While viewing the film, the image that came to mind is that of a web. Jasmine’s life is an intricately woven web of lies. She strings a web of lies whose fundamental purpose is to support her, her lifestyle, her image, her security, her social status, etc. Though the fabrication of the web was intended to fortify, maintain, and support her false self, in reality it trapped her. As soon as she can’t avoid seeing the truth of the Hal’s lies, she tells the truth for the first time. She tells the truth by calling The Man and turning her criminal of a husband in. That is, she precipitates the crumbling of her world. Ironically, Jasmine gives and takes away. Her lies and willful belief of lies protected all of the things which propped up her false self: the money, the jewelry, the houses, the status, the dinner parties, etc. The first instance in which she tells the truth in any consequential way results in the loss of all things that fortified her false self.

Jasmine lies to everyone. She lies to her son about turning his father in. She lies to her sister when she suggests she invest her 200k of lottery earnings with Hal (though she really knew that money would be lost to her sister and would end up as a string of pearls around her neck). She lies to her friends She lies to her new boyfriend. Rather than being honest, she builds a relationship on yet another web of lies.

Most poignant in the film is the fact that Jasmine lies to herself.  She keeps the wool over her eyes about Hal’s fraud and adultery. She absolutely convinces herself that she’s better than. She’s better than Ginger, she’s better than Ginger’s boyfriends, she’s better than working in menial positions like a receptionist. She makes some strides but in the end the false self seems to stick. She’s better than her lot in life, she deserves more, she’s entitled to more.

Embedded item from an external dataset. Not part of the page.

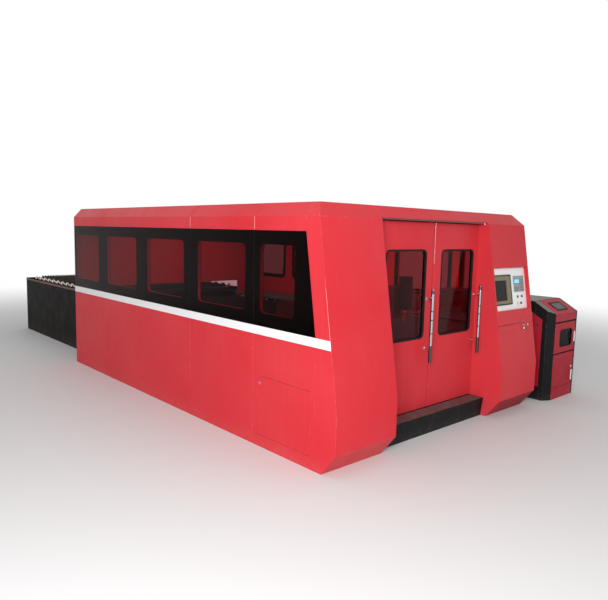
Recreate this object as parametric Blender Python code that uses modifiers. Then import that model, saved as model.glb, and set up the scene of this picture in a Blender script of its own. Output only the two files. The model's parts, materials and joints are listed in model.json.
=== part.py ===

The most destructive lie of all is the lie that she must maintain her false self at all costs lest she simply cease to exist. Rather than attempt to make some progress with her life and start over in a constructive way, she’s so paralyzed by the idea of not returning to her place of prestige and privilege that she begins a new relationship, founded entirely on lies in order to get her security back. She attempts to love herself by lying – that can’t end well. Rather than entertaining the prospect that someone might actually love her for who she truly is, she creates a new Jasmine based on what she thinks the man wants and wants to hear.

Thomas Merton writes about a relevant dynamic between the true and false self in a collection of his essays Love and Living:

The deepest spiritual instinct in man is that urge of inner truth which demands that he be faithful to himself [be/becoming his true self]: to his deepest and most original potentialities. Yet at the same time, in order to become oneself, one must die. That is to say, in order to become one’s true self, the false self must die. 

She lies because she loves herself more than anything. Throughout the entire movie, I’m not sure if she actually loves anybody else. She loved the life, status, position that life with Hal afforded her. That is to say, she loves her false self which she’s created. The irony is that the most loving thing she could do for herself, however painful it would be in the short-term, would be to tell the truth. Living within the web of lies holds her captive; living consistently within the truth would liberate.

It’s true: when you tell yourself something long enough, even if it’s a lie, you start to believe it. Jasmine’s conception of reality was so distorted and convoluted that when she snapped to for brief moments, it was so disorienting that she regressed into the fantasyland of her memories of her old life. That is to say, she sat in the midst of people and babbled to herself on a bench in San Francisco.